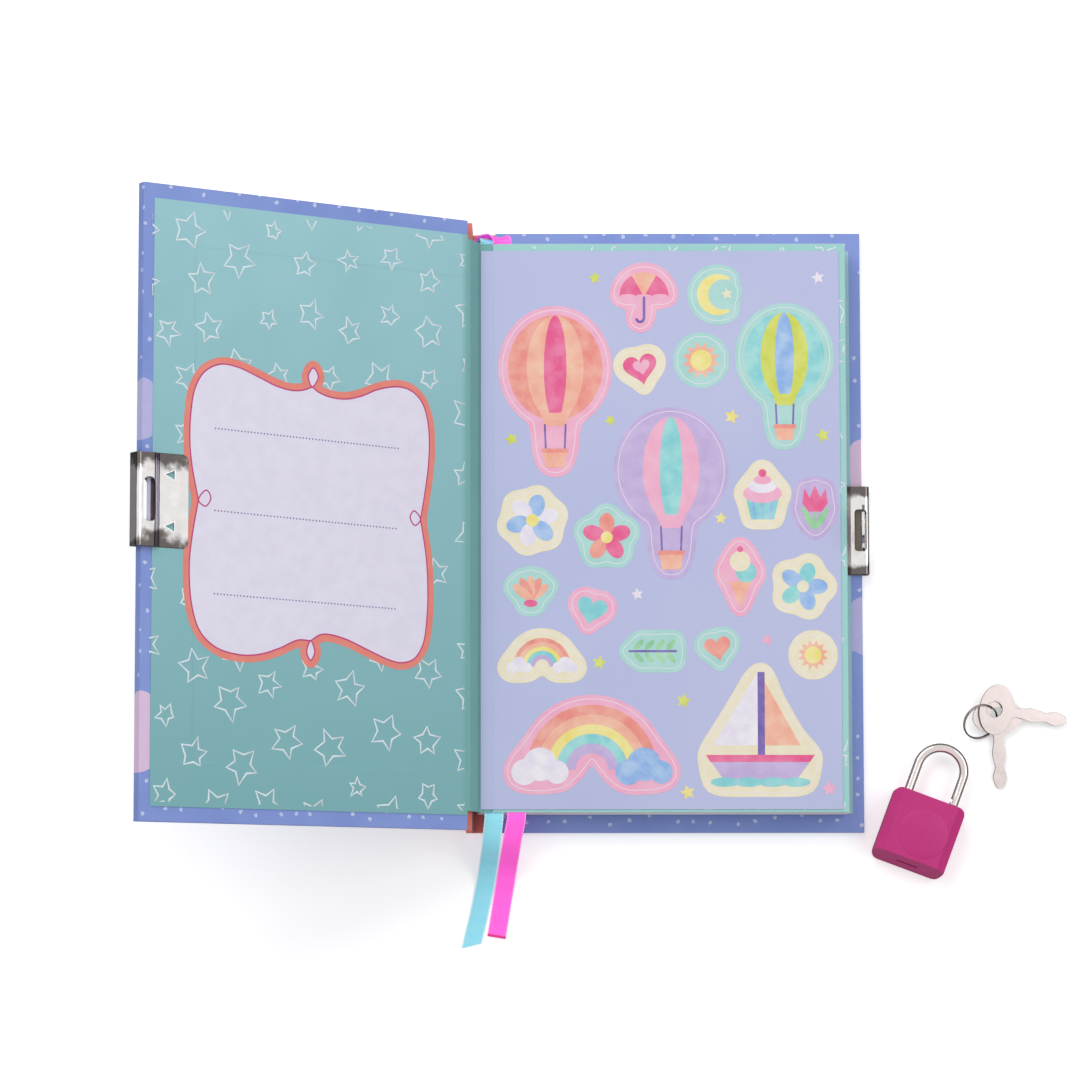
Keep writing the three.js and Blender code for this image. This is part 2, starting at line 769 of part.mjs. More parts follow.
// The padlock's own frame: X across, Y towards the shackle, Z from its back face on the table.
function lockBody() {
  const x = lockWidth / 2;
  const y = lockHeight / 2;
  const front = drawAlongZ(roundedRectangle(-x, x, -y, y, lockCorner), 0, lockDepth, 5);
  const sides = drawAlongY([
    [lockBevelWidth - x, 0],
    [x - lockBevelWidth, 0],
    [x, lockBevelDepth],
    [x, lockDepth - lockBevelDepth],
    [x - lockBevelWidth, lockDepth],
    [lockBevelWidth - x, lockDepth],
    [-x, lockDepth - lockBevelDepth],
    [-x, lockBevelDepth],
  ], lockHeight + 2);
  const slanted = drawAlongY([
    [-y, 0],
    [y + 1, 0],
    [y + 1, lockDepth],
    [lockSlant - y, lockDepth],
  ], lockWidth + 2);
  slanted.rotateZ(Math.PI / 2);
  const outside = toSolid(front).intersect(toSolid(sides)).intersect(toSolid(slanted));
  const cavityX = x - lockSideWall;
  const cavityY = [lockBottomWall - y, y - lockTopWall];
  const cavity = block([-cavityX, cavityX], cavityY, [lockWall, lockDepth - lockWall]);
  const openX = cavityX - lockBackLip;
  const opening = block([-openX, openX], cavityY, [-1, lockWall + 1]);
  const keyhole = block(
    [-keyholeWidth / 2, keyholeWidth / 2],
    [-y - 1, lockBottomWall - y + 1],
    [(lockDepth - keyholeHeight) / 2, (lockDepth + keyholeHeight) / 2],
  );
  const bores = [-1, 1].map((side) => {
    const radius = shackleWire / 2 + shackleFit;
    const bore = new THREE.CylinderGeometry(radius, radius, lockTopWall + 2, 16);
    bore.translate(side * shackleSpan / 2, y - lockTopWall / 2, lockDepth / 2);
    return bore;
  });
  const rib = block(
    [ribX, ribX + ribThickness],
    [cavityY[1] - latchDrop - latchStem, cavityY[1] + 0.5],
    [lockWall, lockDepth - lockWall + 0.5],
  );
  const hollow = cut(toGeometry(outside), cavity, opening, keyhole, ...bores);
  return join(hollow, rib);
}

function lockBack() {
  const openX = lockWidth / 2 - lockSideWall - lockBackLip - lockFit;
  return block(
    [-openX, openX],
    [lockBottomWall - lockHeight / 2 + lockFit, lockHeight / 2 - lockTopWall - lockFit],
    [0, lockWall - lockFit],
  );
}

class ShackleCurve extends THREE.Curve {
  constructor(longEnd, shortEnd, bend, radius) {
    super();
    Object.assign(this, { longEnd, shortEnd, bend, radius });
  }

  getPoint(t, target = new THREE.Vector3()) {
    const { longEnd, shortEnd, bend, radius } = this;
    const rise = bend - longEnd;
    const arc = Math.PI * radius;
    const along = t * (rise + arc + bend - shortEnd);
    if (along < rise) {
      return target.set(-radius, longEnd + along, 0);
    }
    if (along > rise + arc) {
      return target.set(radius, bend - (along - rise - arc), 0);
    }
    const angle = Math.PI - (along - rise) / radius;
    return target.set(radius * Math.cos(angle), bend + radius * Math.sin(angle), 0);
  }
}

function circleShape(radius, sides) {
  const points = Array.from({ length: sides }, (_, i) => {
    const angle = (i + 0.5) * 2 * Math.PI / sides;
    return new THREE.Vector2(radius * Math.cos(angle), radius * Math.sin(angle));
  });
  return new THREE.Shape(points);
}

function shackleGeometry() {
  const top = lockHeight / 2;
  const bend = top + shackleRise - shackleWire / 2 - shackleSpan / 2;
  const shortEnd = top + legLift;
  const path = new ShackleCurve(top - legDepth, shortEnd, bend, shackleSpan / 2);
  const wire = new THREE.ExtrudeGeometry(circleShape(shackleWire / 2, 12), {
    steps: 60,
    extrudePath: path,
    bevelEnabled: false,
  });
  const inner = shackleSpan / 2 - shackleWire / 2;
  const notch = block(
    [inner - 1, inner + notchDepth],
    [shortEnd + notchSetIn, shortEnd + notchSetIn + notchWidth],
    [-shackleWire, shackleWire],
  );
  const notched = cut(wire, notch);
  notched.translate(0, 0, lockDepth / 2);
  return notched;
}

// The latch is drawn back from the short leg, as it is when the key has freed the shackle.
const latchTop = lockHeight / 2 - lockTopWall - latchDrop;

function latchGeometry() {
  const tip = shackleSpan / 2 - shackleWire / 2 - latchDraw;
  const low = (lockDepth - latchDepth) / 2;
  const shape = new THREE.Shape();
  shape.moveTo(latchStemX, latchTop - latchStem);
  shape.lineTo(latchStemX + latchThickness, latchTop - latchStem);
  shape.lineTo(latchStemX + latchThickness, latchTop - latchThickness);
  shape.lineTo(tip, latchTop - latchThickness);
  shape.lineTo(tip, latchTop);
  shape.lineTo(latchStemX, latchTop);
  return drawAlongZ(shape, low, low + latchDepth);
}

// A bowed strip between the latch and the body's rib.
function latchSpringGeometry() {
  const x = ribX + ribThickness + leafSpringGap + leafSpringThickness / 2;
  const middle = latchTop - latchStem / 2;
  const path = bendPath([[x, latchTop], [x + leafSpringBow, middle], [x, latchTop - latchStem]], 4);
  const outline = sheetOutline(path, leafSpringThickness);
  const shape = new THREE.Shape(outline.map(([a, b]) => new THREE.Vector2(a, b)));
  const low = (lockDepth - latchDepth) / 2;
  return drawAlongZ(shape, low, low + latchDepth);
}

class SpringCurve extends THREE.Curve {
  constructor(radius, height, curls) {
    super();
    Object.assign(this, { radius, height, curls });
  }

  getPoint(t, target = new THREE.Vector3()) {
    const angle = 2 * Math.PI * this.curls * t;
    return target.set(this.radius * Math.cos(angle), this.height * t, this.radius * Math.sin(angle));
  }
}

function liftSpringGeometry() {
  const floor = lockBottomWall - lockHeight / 2 + springWire / 2 + leafSpringGap;
  const seat = lockHeight / 2 - legDepth - springGap - retainerThickness;
  const height = seat - springGap - springWire / 2 - floor;
  const coil = new THREE.ExtrudeGeometry(circleShape(springWire / 2, 5), {
    steps: springCurls * 8,
    extrudePath: new SpringCurve(springRadius, height, springCurls),
    bevelEnabled: false,
  });
  const gap = height / springCurls - springWire;
  console.log('least gap between the lift spring curls, mm:', gap.toFixed(2));
  coil.translate(-shackleSpan / 2, floor, lockDepth / 2);
  return coil;
}

// A washer on the foot of the long leg: wider than the bore, it keeps the shackle in.
function retainerGeometry() {
  const radius = shackleWire / 2 + retainerLip;
  const washer = new THREE.CylinderGeometry(radius, radius, retainerThickness, 16);
  const top = lockHeight / 2 - legDepth - springGap;
  washer.translate(-shackleSpan / 2, top - retainerThickness / 2, lockDepth / 2);
  return washer;
}

function padlock() {
  const lock = new THREE.Group();
  lock.add(
    mesh('lock_body', lockBody(), materials.lock),
    mesh('lock_back', lockBack(), materials.lock),
    mesh('lock_latch', latchGeometry(), materials.steel),
    mesh('latch_spring', latchSpringGeometry(), materials.steel),
    mesh('lift_spring', liftSpringGeometry(), materials.steel),
    mesh('shackle_retainer', retainerGeometry(), materials.steel),
    mesh('shackle', shackleGeometry(), materials.steel),
  );
  lock.position.set(coverWidth / 2 + lockSetOut, -halfHeight - lockSetDown, 0);
  lock.rotation.z = lockYaw;
  return lock;
}

// A flat key about the middle of its hole, blade along +X, halfway through its thickness at z = 0.
function keyGeometry() {
  const edge = new THREE.SplineCurve(bladeWave.map(([s, w]) => new THREE.Vector2(s, w)));
  const upper = edge.getPoints(24);
  const lower = upper.map((p) => new THREE.Vector2(p.x, -p.y));
  const neck = Math.asin(neckSpread * bladeWave[0][1] / (bowHeight / 2));
  const bow = [];
  const steps = 28;
  for (let i = 0; i <= steps; i += 1) {
    const angle = neck + i * (2 * Math.PI - 2 * neck) / steps;
    bow.push(new THREE.Vector2(
      bowSetOut + bowLength / 2 * Math.cos(angle),
      bowHeight / 2 * Math.sin(angle),
    ));
  }
  const shape = new THREE.Shape([...bow, ...lower, ...upper.reverse()]);
  const hole = new THREE.Path();
  hole.absarc(0, 0, keyHole / 2, 0, 2 * Math.PI);
  shape.holes.push(hole);
  return drawAlongZ(shape, -keyThickness / 2, keyThickness / 2, 12);
}

function ringGeometry() {
  const sides = 8;
  const section = [];
  for (let i = 0; i <= sides; i += 1) {
    const angle = (i % sides) * 2 * Math.PI / sides;
    section.push(new THREE.Vector2(
      ringRadius + ringWire / 2 * Math.cos(angle),
      ringWire / 2 * Math.sin(angle),
    ));
  }
  const ring = new THREE.LatheGeometry(section, 36);
  ring.rotateX(Math.PI / 2);
  return ring;
}

// The ring leans with one side on the table and passes through both holes, where one key lies
// over the other. The whole bunch leans a little towards the lower right.
function keysOnRing() {
  const along = new THREE.Vector3(Math.cos(ringTurn), Math.sin(ringTurn), 0);
  const uphill = new THREE.Vector3(-along.y, along.x, 0);
  const level = (keyThickness + keyGap) / 2;
  const rise = Math.asin(level / (ringRadius * Math.sin(ringTilt)));
  const hang = along.clone().multiplyScalar(keySlackX).addScaledVector(uphill, -keySlackY);
  const ring = mesh('key_ring', ringGeometry(), materials.steel);
  ring.rotation.x = ringTilt;
  const turned = new THREE.Group();
  turned.add(ring);
  turned.rotation.z = ringTurn;
  const place = (name, side, yaw) => {
    const key = mesh(name, keyGeometry(), materials.steel);
    key.position.copy(hang)
      .addScaledVector(along, ringRadius * Math.cos(rise))
      .addScaledVector(uphill, side * ringRadius * Math.sin(rise) * Math.cos(ringTilt));
    key.position.z = side * level;
    key.rotation.z = yaw;
    return key;
  };
  const bunch = new THREE.Group();
  bunch.add(turned, place('key_a', 1, keyAYaw), place('key_b', -1, keyBYaw));
  const upright = new THREE.Vector3(0, 0, 1);
  const leaning = new THREE.Vector3(keySlope, -keySlope, 1).normalize();
  bunch.quaternion.setFromUnitVectors(upright, leaning);
  const lowest = new THREE.Box3().setFromObject(bunch, true).min.z;
  bunch.position.set(coverWidth / 2 + ringSetOut, ringSetUp - halfHeight, keyClearance - lowest);
  return bunch;
}

const diary = new THREE.Group();
const book = new THREE.Group();
book.add(
  ...backCover(),
  frontCover(),
  ...spine(),
  ...joints(),
  ...pageBlock(),
  ...ribbonMeshes('blue', materials.ribbonBlue),
  ...ribbonMeshes('pink', materials.ribbonPink),
);
book.position.x = -coverWidth / 2;
diary.add(book, padlock(), keysOnRing());

export default diary;
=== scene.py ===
import functools
import json
import math
import random

import bmesh
import bpy
import numpy as np
from mathutils import Euler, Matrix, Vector


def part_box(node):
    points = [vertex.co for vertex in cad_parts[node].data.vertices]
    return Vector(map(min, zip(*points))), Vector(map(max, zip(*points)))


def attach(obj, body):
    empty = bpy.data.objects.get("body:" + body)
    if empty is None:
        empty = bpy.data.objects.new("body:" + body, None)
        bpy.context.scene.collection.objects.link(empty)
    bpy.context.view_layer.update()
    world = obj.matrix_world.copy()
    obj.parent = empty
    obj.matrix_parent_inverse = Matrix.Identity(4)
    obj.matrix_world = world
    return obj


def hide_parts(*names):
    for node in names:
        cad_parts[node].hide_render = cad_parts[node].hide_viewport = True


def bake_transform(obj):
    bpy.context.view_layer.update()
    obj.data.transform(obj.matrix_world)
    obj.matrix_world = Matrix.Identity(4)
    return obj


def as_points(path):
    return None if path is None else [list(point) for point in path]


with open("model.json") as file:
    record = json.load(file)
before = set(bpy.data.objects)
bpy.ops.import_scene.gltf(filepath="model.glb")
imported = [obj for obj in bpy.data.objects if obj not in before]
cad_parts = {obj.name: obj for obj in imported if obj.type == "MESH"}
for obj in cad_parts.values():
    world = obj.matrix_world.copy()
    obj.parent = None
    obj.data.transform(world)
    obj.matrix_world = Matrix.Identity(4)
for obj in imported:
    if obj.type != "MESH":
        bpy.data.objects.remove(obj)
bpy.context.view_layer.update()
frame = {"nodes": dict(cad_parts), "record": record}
print("frame loaded")

mm = 0.001
joints = {joint["name"]: joint for joint in frame["record"]["behaviour"]["joints"]}

# places on the book are in millimetres: x from the spine, y towards the head, z from the table
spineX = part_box("spine_wrap")[0][0]
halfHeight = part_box("back_wrap")[1][1] / mm
coverWidth = (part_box("back_wrap")[1][0] - spineX) / mm
blockBack = (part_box("signature_1")[0][0] - spineX) / mm
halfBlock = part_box("signature_1")[1][1] / mm
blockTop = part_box("signature_6")[1][2] / mm
paperEdge = 75.1  # half the height of the endpapers


def book(x, y, z):
    return Vector((spineX + x * mm, y * mm, z * mm))


def onTopOf(node):
    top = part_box(node)[1][2] / mm
    return lambda x, y, height=0: book(x, y, top + height)


# the front cover lies open about its hinge; s runs from the spine to the fore-edge
frontHinge = Vector(joints["front_cover_hinge"]["pos_m"])
openAngle = math.radians(-joints["front_cover_hinge"]["range_deg"][0])
hingeFromSpine = (frontHinge.x - spineX) / mm
alongFront = Vector((math.cos(openAngle), 0, math.sin(openAngle)))
awayFromFront = Vector((math.sin(openAngle), 0, -math.cos(openAngle)))
pastedownLevel = max((v.co - frontHinge).dot(awayFromFront)
                     for v in frame["nodes"]["front_pastedown"].data.vertices) / mm


def onFront(s, y, height=0):
    out = alongFront * (s - hingeFromSpine) + awayFromFront * (pastedownLevel + height)
    return frontHinge + out * mm + Vector((0, y * mm, 0))


# camera: nearly straight down, with a long lens

cameraView = {
    "place": (-0.03653, -0.12519, 1.15759),
    "turn": (6.07, -0.17, -0.05),
    "lens": 145.8,
    "sensor": 36,
    "nearest": 0.05,
}


def makeCamera():
    data = bpy.data.cameras.new("camera")
    data.lens = cameraView["lens"]
    data.sensor_width = cameraView["sensor"]
    data.clip_start = cameraView["nearest"]
    camera = bpy.data.objects.new("camera", data)
    camera.location = cameraView["place"]
    camera.rotation_euler = Euler([math.radians(a) for a in cameraView["turn"]])
    bpy.context.scene.collection.objects.link(camera)
    bpy.context.scene.camera = camera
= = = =
Look through the material above and print exactly the lines from the one containing "const diary = new THREE.Group();" to the one containing "if empty is", both included, and nothing more.

const diary = new THREE.Group();
const book = new THREE.Group();
book.add(
  ...backCover(),
  frontCover(),
  ...spine(),
  ...joints(),
  ...pageBlock(),
  ...ribbonMeshes('blue', materials.ribbonBlue),
  ...ribbonMeshes('pink', materials.ribbonPink),
);
book.position.x = -coverWidth / 2;
diary.add(book, padlock(), keysOnRing());

export default diary;
=== scene.py ===
import functools
import json
import math
import random

import bmesh
import bpy
import numpy as np
from mathutils import Euler, Matrix, Vector


def part_box(node):
    points = [vertex.co for vertex in cad_parts[node].data.vertices]
    return Vector(map(min, zip(*points))), Vector(map(max, zip(*points)))


def attach(obj, body):
    empty = bpy.data.objects.get("body:" + body)
    if empty is None:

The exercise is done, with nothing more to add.